[What you should do] Repeat the whole listing below, word for word.

[Raw data]
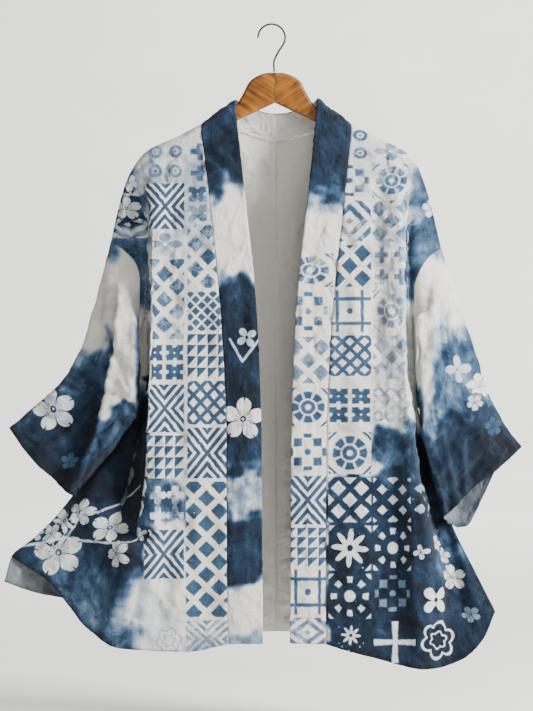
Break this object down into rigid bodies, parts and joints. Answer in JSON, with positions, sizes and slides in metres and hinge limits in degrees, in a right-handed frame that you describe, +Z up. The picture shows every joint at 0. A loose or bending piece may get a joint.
{
  "type": "kimono jacket on a wooden hanger",
  "caption": "Open-front kimono jacket with a straight collar band and wide drop-shoulder sleeves, hanging on a two-arm wooden hanger with a wire hook.",
  "frame": {"origin": "inside top of the hanger hook's bend, where a rope, rod or wall hook carries it", "axes": "+Z up, the wearer's left at +X, the front faces -Y"},
  "size_m": [0.734, 0.1152, 0.9167],
  "materials": {
    "printed_cloth": "off-white linen and cotton with indigo block prints and dip-dyed shading, matt",
    "sleeve_cloth": "off-white linen and cotton dip-dyed blue towards the cuffs, matt",
    "collar_cloth": "folded double, indigo and white prints, matt",
    "hanger_wood": "clear varnish over amber wood",
    "hook_wire": "dark, smooth"
  },
  "bodies": {
    "root": {"front_right": "printed_cloth", "front_left": "printed_cloth", "back_right": "printed_cloth", "back_left": "printed_cloth", "sleeve_right": "sleeve_cloth", "sleeve_left": "sleeve_cloth", "collar": "collar_cloth", "hanger_arm_right": "hanger_wood", "hanger_arm_left": "hanger_wood", "hook": "hook_wire"}
  },
  "joints": []
}
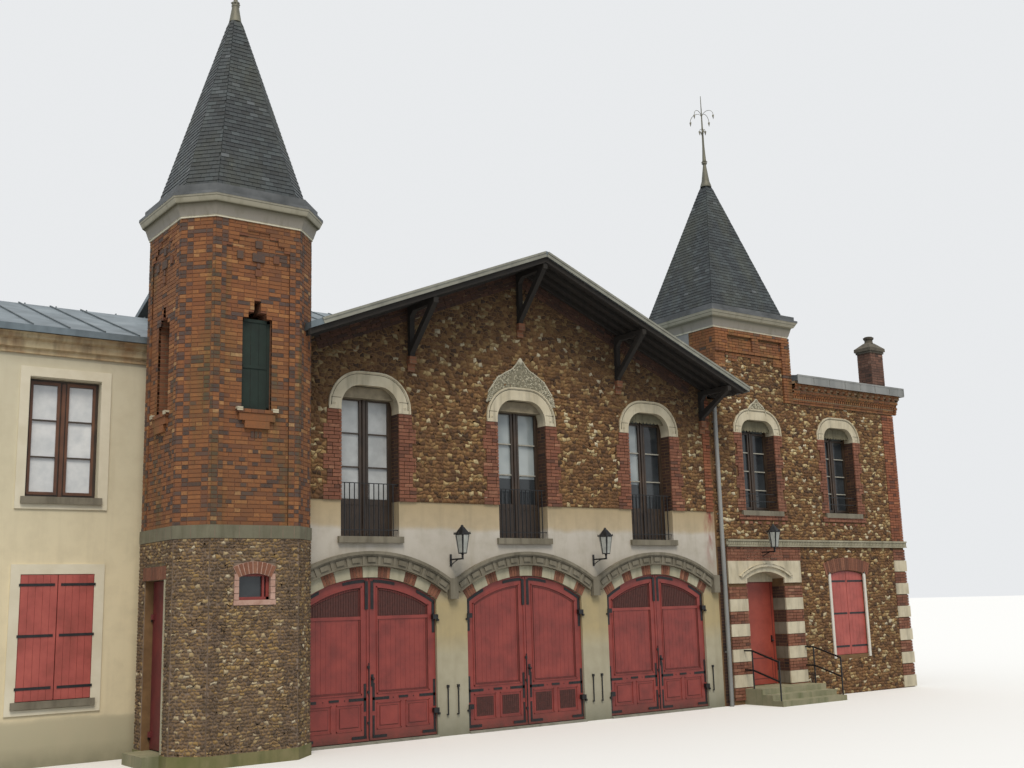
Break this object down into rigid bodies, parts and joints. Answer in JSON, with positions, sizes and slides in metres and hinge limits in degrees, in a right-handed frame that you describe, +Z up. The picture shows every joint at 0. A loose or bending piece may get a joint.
{
  "type": "chateau",
  "caption": "Small chateau with a gabled coach house, a cut-corner stair tower, a square slate-roofed tower and low side wings",
  "frame": {"origin": "on the ground under the middle coach door's threshold, in the plane of the front wall", "axes": "+X along the front towards the square tower, +Y into the building, +Z up"},
  "size_m": [23.41, 13.08, 15.85],
  "materials": {
    "rubble_stone": "rough brown and cream rubble in brown mortar",
    "dressed_stone": "matt dressed limestone",
    "grey_stone": "worn grey stone",
    "red_brick": "matt orange red brick",
    "render": "matt lime render",
    "slate": "satin natural slate",
    "roof_covering": "dull grey zinc sheet with standing seams",
    "zinc": "dull weathered zinc",
    "red_painted_wood": "boards in satin brick red oil paint",
    "painted_wood": "joinery in very dark brown oil paint",
    "dark_timber": "dark stained timber",
    "floor_timber": "sawn timber",
    "glass": "clear window glass",
    "iron": "satin black iron"
  },
  "bodies": {
    "building": {"arch_rings": "dressed_stone", "arch_wall": "render", "bracket_corbels": "red_brick", "central_rear_wall": "rubble_stone", "central_roof": "roof_covering", "central_side_walls": "rubble_stone", "chimney": "red_brick", "coach_piers": "render", "door_pins": "iron", "downpipe": "zinc", "entrance_door_frame": "painted_wood", "entrance_head": "dressed_stone", "entrance_steps": "grey_stone", "entrance_surround": "dressed_stone", "finials": "zinc", "gable_wall": "rubble_stone", "hood_moulds": "dressed_stone", "iron_rails": "iron", "left_eaves": "render", "left_wing_front": "render", "left_wing_roof": "zinc", "left_wing_walls": "render", "right_cornice": "red_brick", "right_wing_lower": "rubble_stone", "right_wing_roof": "zinc", "right_wing_upper": "rubble_stone", "right_wing_walls": "rubble_stone", "roof_brackets": "dark_timber", "roof_rafters": "dark_timber", "shutters": "red_painted_wood", "square_spire": "slate", "square_tower": "red_brick", "string_course": "dressed_stone", "threshold_stones": "grey_stone", "tower_band": "dressed_stone", "tower_base_back": "rubble_stone", "tower_base_front": "rubble_stone", "tower_cornices": "dressed_stone", "tower_door_head": "rubble_stone", "tower_door_jambs": "rubble_stone", "tower_gutters": "zinc", "tower_plinth": "grey_stone", "tower_shaft": "red_brick", "tower_spire": "slate", "upper_floors": "floor_timber", "wall_lanterns": "iron", "window_crests": "dressed_stone", "window_frames": "painted_wood", "window_glass": "glass", "window_heads": "dressed_stone", "window_sills": "dressed_stone"},
    "coach_door_1_left": {"coach_door_1_left": "red_painted_wood"},
    "coach_door_1_right": {"coach_door_1_right": "red_painted_wood"},
    "coach_door_2_left": {"coach_door_2_left": "red_painted_wood"},
    "coach_door_2_right": {"coach_door_2_right": "red_painted_wood"},
    "coach_door_3_left": {"coach_door_3_left": "red_painted_wood"},
    "coach_door_3_right": {"coach_door_3_right": "red_painted_wood"},
    "tower_door": {"tower_door": "red_painted_wood"},
    "entrance_door": {"entrance_door": "red_painted_wood"}
  },
  "joints": [
    {"name": "coach_door_1_left_hinge", "type": "hinge", "parent": "building", "child": "coach_door_1_left", "pos_m": [-5.126, -0.024, 0.5], "axis": [0, 0, -1], "range_deg": [0, 90]},
    {"name": "coach_door_1_right_hinge", "type": "hinge", "parent": "building", "child": "coach_door_1_right", "pos_m": [-2.186, -0.024, 0.5], "axis": [0, 0, 1], "range_deg": [0, 90]},
    {"name": "coach_door_2_left_hinge", "type": "hinge", "parent": "building", "child": "coach_door_2_left", "pos_m": [-1.47, -0.024, 0.5], "axis": [0, 0, -1], "range_deg": [0, 90]},
    {"name": "coach_door_2_right_hinge", "type": "hinge", "parent": "building", "child": "coach_door_2_right", "pos_m": [1.47, -0.024, 0.5], "axis": [0, 0, 1], "range_deg": [0, 90]},
    {"name": "coach_door_3_left_hinge", "type": "hinge", "parent": "building", "child": "coach_door_3_left", "pos_m": [2.186, -0.024, 0.5], "axis": [0, 0, -1], "range_deg": [0, 90]},
    {"name": "coach_door_3_right_hinge", "type": "hinge", "parent": "building", "child": "coach_door_3_right", "pos_m": [5.126, -0.024, 0.5], "axis": [0, 0, 1], "range_deg": [0, 90]},
    {"name": "tower_door_hinge", "type": "hinge", "parent": "building", "child": "tower_door", "pos_m": [-7.534, 0.728, 0.45], "axis": [0, 0, -1], "range_deg": [0, 90]},
    {"name": "entrance_door_hinge", "type": "hinge", "parent": "building", "child": "entrance_door", "pos_m": [6.65, 0.454, 0.65], "axis": [0, 0, 1], "range_deg": [0, 90]}
  ]
}
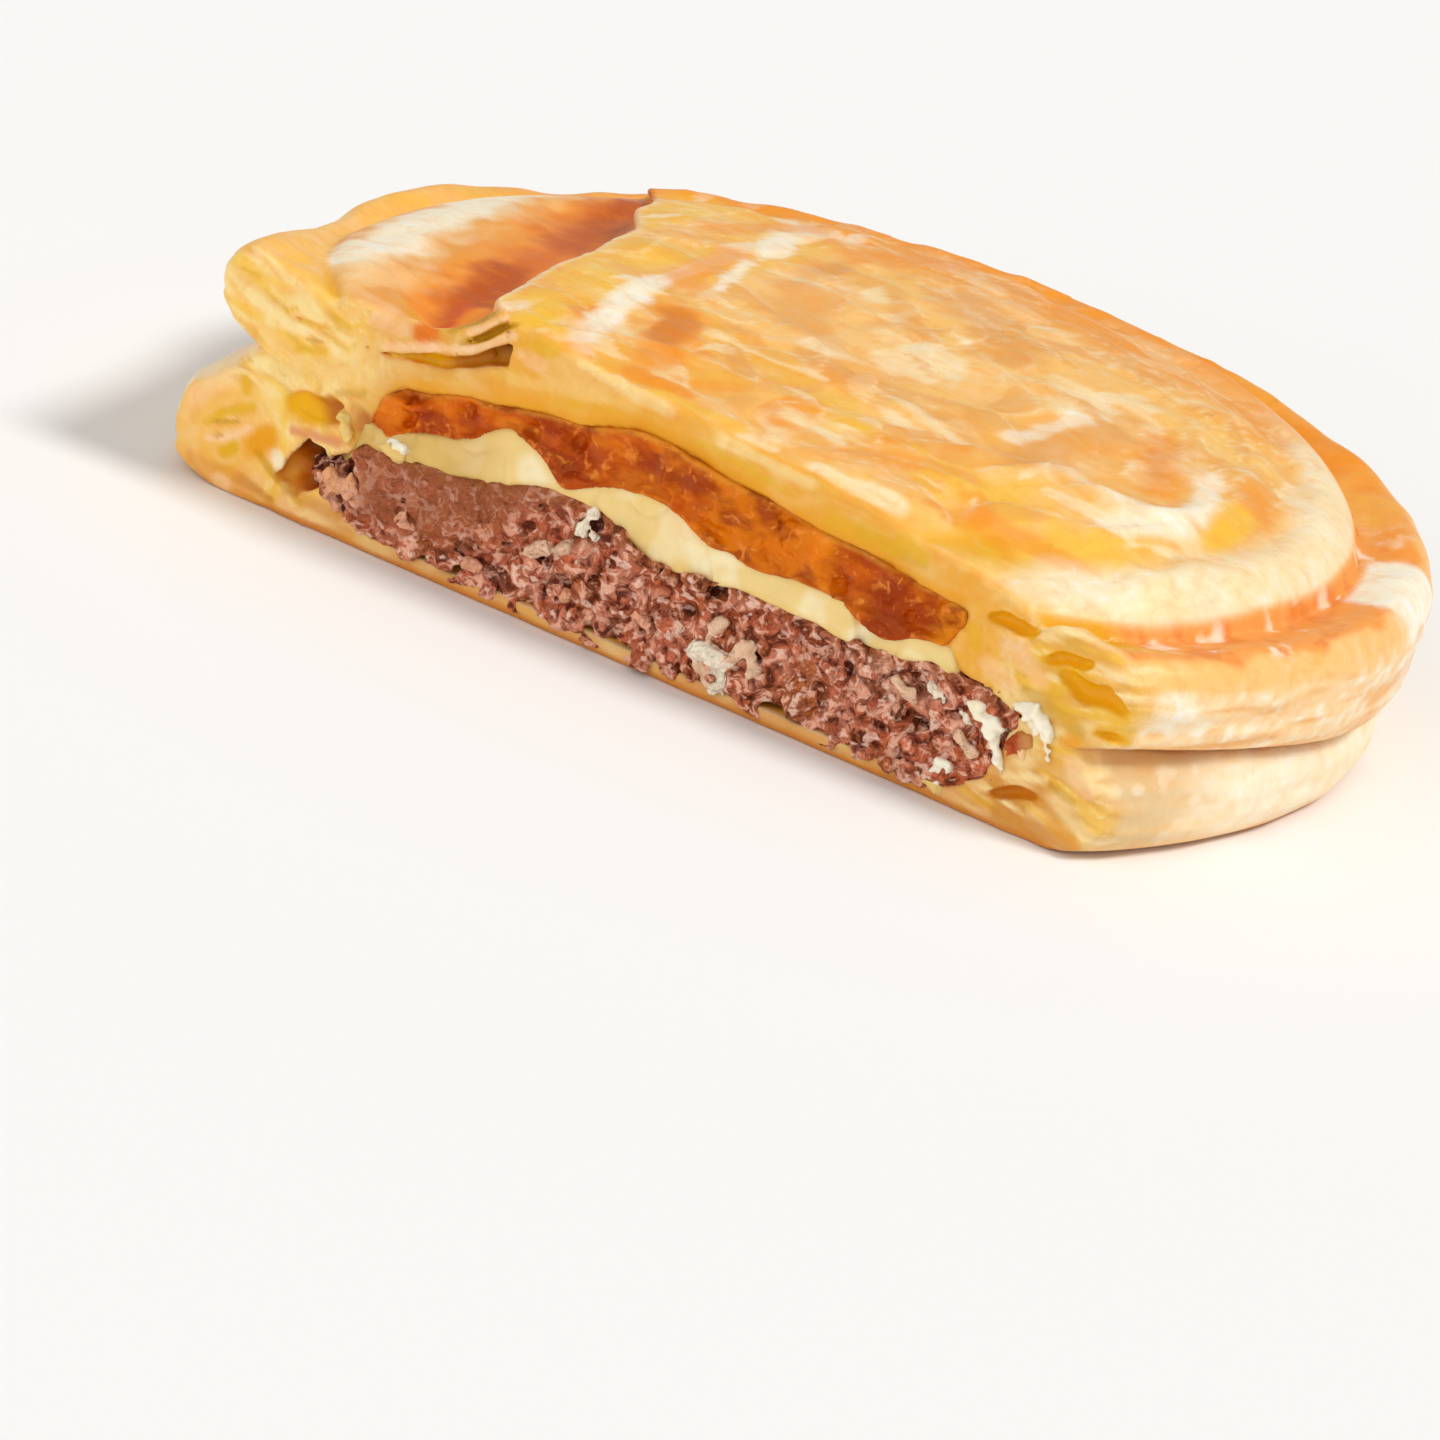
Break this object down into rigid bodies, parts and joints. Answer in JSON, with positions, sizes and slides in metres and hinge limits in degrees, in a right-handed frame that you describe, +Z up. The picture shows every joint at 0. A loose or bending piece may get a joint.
{
  "type": "cheeseburger pie",
  "caption": "Round puff pastry pie with a slice cut off its front, showing beef patty, melted cheese and relish between the crusts.",
  "frame": {"origin": "middle of the round pie, on the flat underside of the base", "axes": "+Z up out of the lid, -Y out of the cut face, +X to the right as one looks at the cut"},
  "size_m": [0.1234, 0.1006, 0.0285],
  "materials": {
    "lid_pastry": "baked golden puff pastry with a light egg glaze",
    "base_pastry": "pale baked puff pastry, matt",
    "beef": "coarse cooked minced beef, slightly moist",
    "cheese": "soft melted cheese, satin",
    "relish": "sticky orange-red relish, glossy"
  },
  "bodies": {
    "root": {"lid_crust": "lid_pastry", "base_crust": "base_pastry", "beef_patty": "beef", "cheese_slice": "cheese", "relish": "relish"}
  },
  "joints": []
}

[Written response]
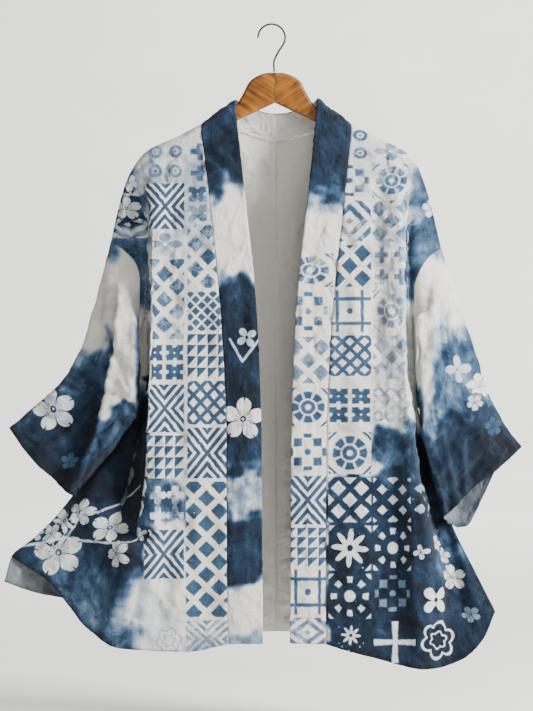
Break this object down into rigid bodies, parts and joints. Answer in JSON, with positions, sizes and slides in metres and hinge limits in degrees, in a right-handed frame that you describe, +Z up. The picture shows every joint at 0. A loose or bending piece may get a joint.
{
  "type": "kimono jacket on a wooden hanger",
  "caption": "Open-front kimono jacket with a straight collar band and wide drop-shoulder sleeves, hanging on a two-arm wooden hanger with a wire hook.",
  "frame": {"origin": "inside top of the hanger hook's bend, where a rope, rod or wall hook carries it", "axes": "+Z up, the wearer's left at +X, the front faces -Y"},
  "size_m": [0.734, 0.1152, 0.9167],
  "materials": {
    "printed_cloth": "off-white linen and cotton with indigo block prints and dip-dyed shading, matt",
    "sleeve_cloth": "off-white linen and cotton dip-dyed blue towards the cuffs, matt",
    "collar_cloth": "folded double, indigo and white prints, matt",
    "hanger_wood": "clear varnish over amber wood",
    "hook_wire": "dark, smooth"
  },
  "bodies": {
    "root": {"front_right": "printed_cloth", "front_left": "printed_cloth", "back_right": "printed_cloth", "back_left": "printed_cloth", "sleeve_right": "sleeve_cloth", "sleeve_left": "sleeve_cloth", "collar": "collar_cloth", "hanger_arm_right": "hanger_wood", "hanger_arm_left": "hanger_wood", "hook": "hook_wire"}
  },
  "joints": []
}
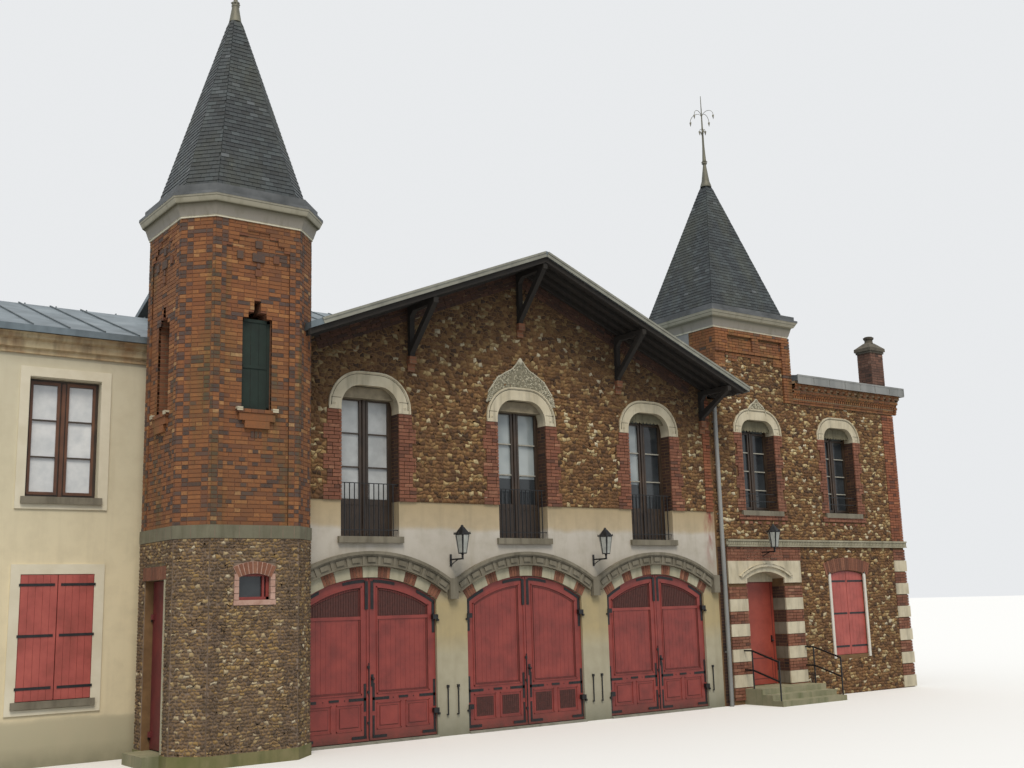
Break this object down into rigid bodies, parts and joints. Answer in JSON, with positions, sizes and slides in metres and hinge limits in degrees, in a right-handed frame that you describe, +Z up. The picture shows every joint at 0. A loose or bending piece may get a joint.
{
  "type": "chateau",
  "caption": "Small chateau with a gabled coach house, a cut-corner stair tower, a square slate-roofed tower and low side wings",
  "frame": {"origin": "on the ground under the middle coach door's threshold, in the plane of the front wall", "axes": "+X along the front towards the square tower, +Y into the building, +Z up"},
  "size_m": [23.41, 13.08, 15.85],
  "materials": {
    "rubble_stone": "rough brown and cream rubble in brown mortar",
    "dressed_stone": "matt dressed limestone",
    "grey_stone": "worn grey stone",
    "red_brick": "matt orange red brick",
    "render": "matt lime render",
    "slate": "satin natural slate",
    "roof_covering": "dull grey zinc sheet with standing seams",
    "zinc": "dull weathered zinc",
    "red_painted_wood": "boards in satin brick red oil paint",
    "painted_wood": "joinery in very dark brown oil paint",
    "dark_timber": "dark stained timber",
    "floor_timber": "sawn timber",
    "glass": "clear window glass",
    "iron": "satin black iron"
  },
  "bodies": {
    "building": {"arch_rings": "dressed_stone", "arch_wall": "render", "bracket_corbels": "red_brick", "central_rear_wall": "rubble_stone", "central_roof": "roof_covering", "central_side_walls": "rubble_stone", "chimney": "red_brick", "coach_piers": "render", "door_pins": "iron", "downpipe": "zinc", "entrance_door_frame": "painted_wood", "entrance_head": "dressed_stone", "entrance_steps": "grey_stone", "entrance_surround": "dressed_stone", "finials": "zinc", "gable_wall": "rubble_stone", "hood_moulds": "dressed_stone", "iron_rails": "iron", "left_eaves": "render", "left_wing_front": "render", "left_wing_roof": "zinc", "left_wing_walls": "render", "right_cornice": "red_brick", "right_wing_lower": "rubble_stone", "right_wing_roof": "zinc", "right_wing_upper": "rubble_stone", "right_wing_walls": "rubble_stone", "roof_brackets": "dark_timber", "roof_rafters": "dark_timber", "shutters": "red_painted_wood", "square_spire": "slate", "square_tower": "red_brick", "string_course": "dressed_stone", "threshold_stones": "grey_stone", "tower_band": "dressed_stone", "tower_base_back": "rubble_stone", "tower_base_front": "rubble_stone", "tower_cornices": "dressed_stone", "tower_door_head": "rubble_stone", "tower_door_jambs": "rubble_stone", "tower_gutters": "zinc", "tower_plinth": "grey_stone", "tower_shaft": "red_brick", "tower_spire": "slate", "upper_floors": "floor_timber", "wall_lanterns": "iron", "window_crests": "dressed_stone", "window_frames": "painted_wood", "window_glass": "glass", "window_heads": "dressed_stone", "window_sills": "dressed_stone"},
    "coach_door_1_left": {"coach_door_1_left": "red_painted_wood"},
    "coach_door_1_right": {"coach_door_1_right": "red_painted_wood"},
    "coach_door_2_left": {"coach_door_2_left": "red_painted_wood"},
    "coach_door_2_right": {"coach_door_2_right": "red_painted_wood"},
    "coach_door_3_left": {"coach_door_3_left": "red_painted_wood"},
    "coach_door_3_right": {"coach_door_3_right": "red_painted_wood"},
    "tower_door": {"tower_door": "red_painted_wood"},
    "entrance_door": {"entrance_door": "red_painted_wood"}
  },
  "joints": [
    {"name": "coach_door_1_left_hinge", "type": "hinge", "parent": "building", "child": "coach_door_1_left", "pos_m": [-5.126, -0.024, 0.5], "axis": [0, 0, -1], "range_deg": [0, 90]},
    {"name": "coach_door_1_right_hinge", "type": "hinge", "parent": "building", "child": "coach_door_1_right", "pos_m": [-2.186, -0.024, 0.5], "axis": [0, 0, 1], "range_deg": [0, 90]},
    {"name": "coach_door_2_left_hinge", "type": "hinge", "parent": "building", "child": "coach_door_2_left", "pos_m": [-1.47, -0.024, 0.5], "axis": [0, 0, -1], "range_deg": [0, 90]},
    {"name": "coach_door_2_right_hinge", "type": "hinge", "parent": "building", "child": "coach_door_2_right", "pos_m": [1.47, -0.024, 0.5], "axis": [0, 0, 1], "range_deg": [0, 90]},
    {"name": "coach_door_3_left_hinge", "type": "hinge", "parent": "building", "child": "coach_door_3_left", "pos_m": [2.186, -0.024, 0.5], "axis": [0, 0, -1], "range_deg": [0, 90]},
    {"name": "coach_door_3_right_hinge", "type": "hinge", "parent": "building", "child": "coach_door_3_right", "pos_m": [5.126, -0.024, 0.5], "axis": [0, 0, 1], "range_deg": [0, 90]},
    {"name": "tower_door_hinge", "type": "hinge", "parent": "building", "child": "tower_door", "pos_m": [-7.534, 0.728, 0.45], "axis": [0, 0, -1], "range_deg": [0, 90]},
    {"name": "entrance_door_hinge", "type": "hinge", "parent": "building", "child": "entrance_door", "pos_m": [6.65, 0.454, 0.65], "axis": [0, 0, 1], "range_deg": [0, 90]}
  ]
}
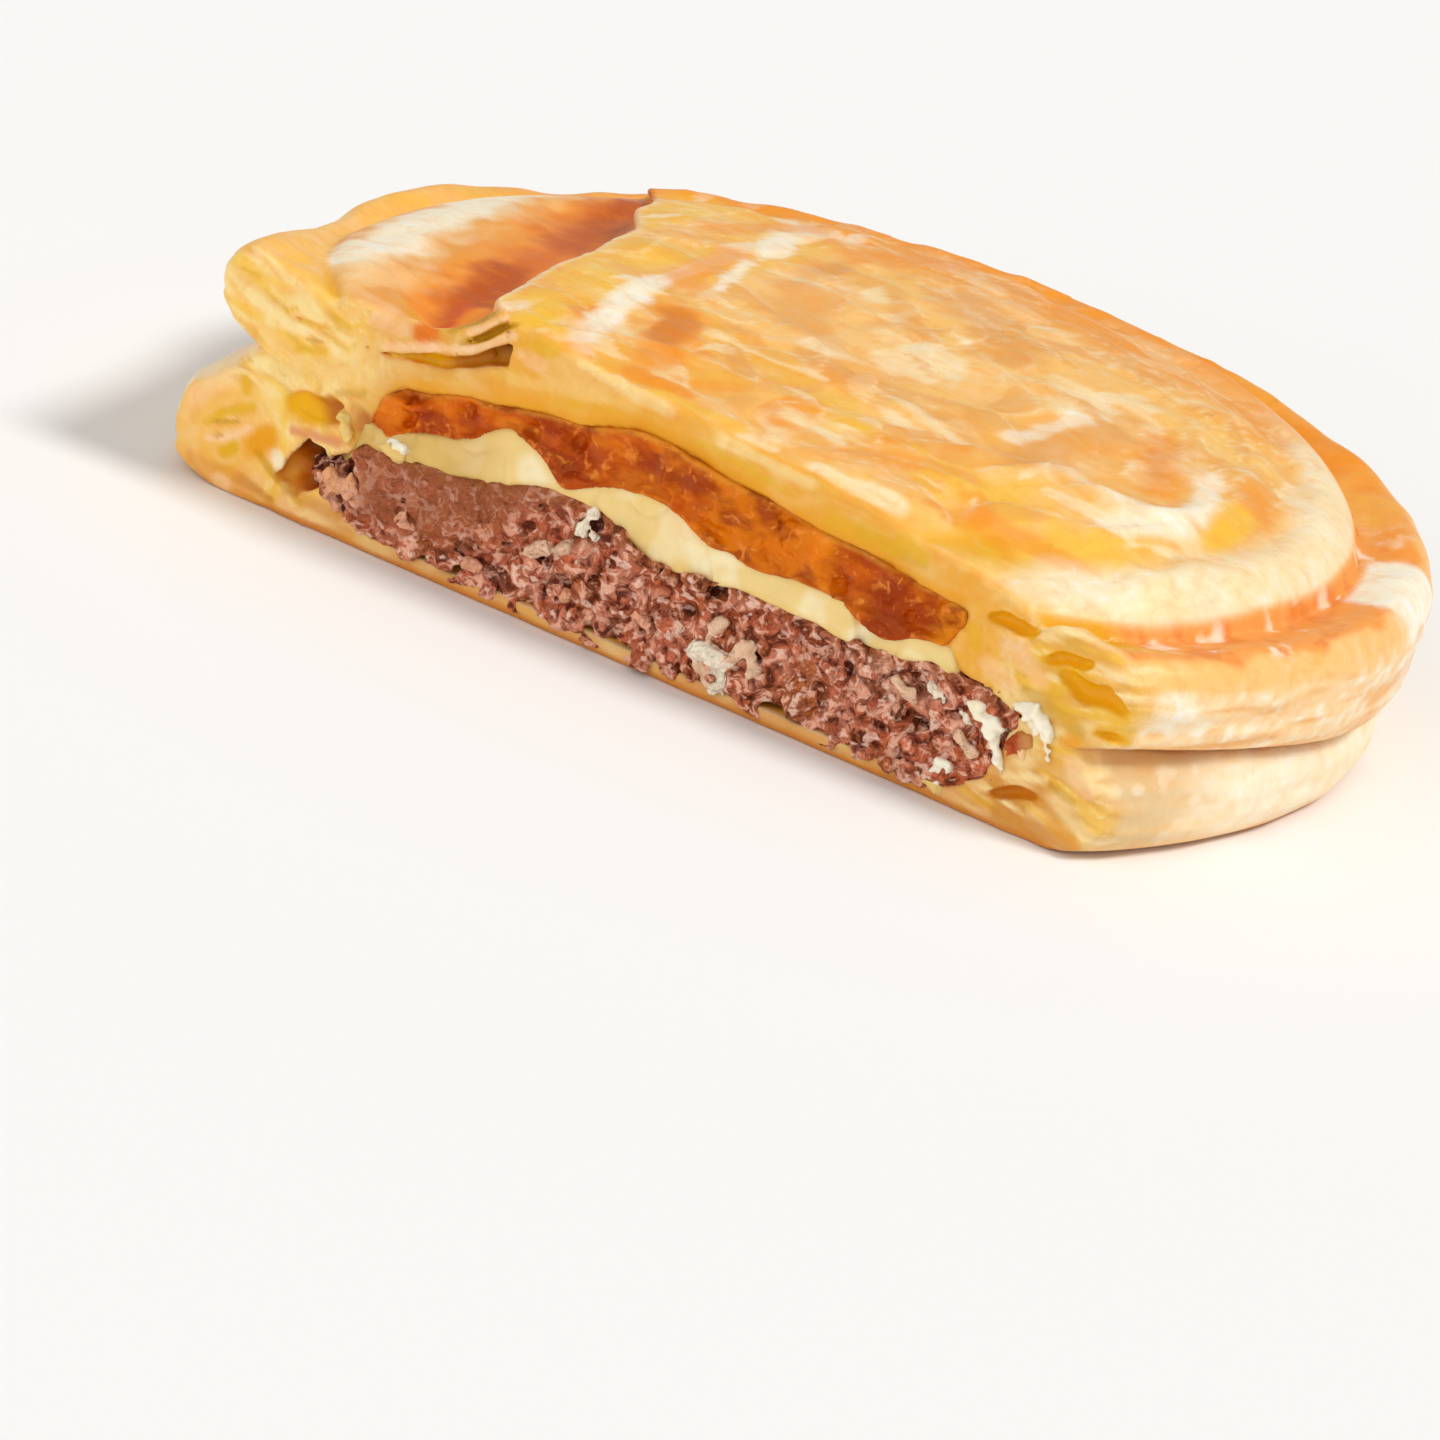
Break this object down into rigid bodies, parts and joints. Answer in JSON, with positions, sizes and slides in metres and hinge limits in degrees, in a right-handed frame that you describe, +Z up. The picture shows every joint at 0. A loose or bending piece may get a joint.
{
  "type": "cheeseburger pie",
  "caption": "Round puff pastry pie with a slice cut off its front, showing beef patty, melted cheese and relish between the crusts.",
  "frame": {"origin": "middle of the round pie, on the flat underside of the base", "axes": "+Z up out of the lid, -Y out of the cut face, +X to the right as one looks at the cut"},
  "size_m": [0.1234, 0.1006, 0.0285],
  "materials": {
    "lid_pastry": "baked golden puff pastry with a light egg glaze",
    "base_pastry": "pale baked puff pastry, matt",
    "beef": "coarse cooked minced beef, slightly moist",
    "cheese": "soft melted cheese, satin",
    "relish": "sticky orange-red relish, glossy"
  },
  "bodies": {
    "root": {"lid_crust": "lid_pastry", "base_crust": "base_pastry", "beef_patty": "beef", "cheese_slice": "cheese", "relish": "relish"}
  },
  "joints": []
}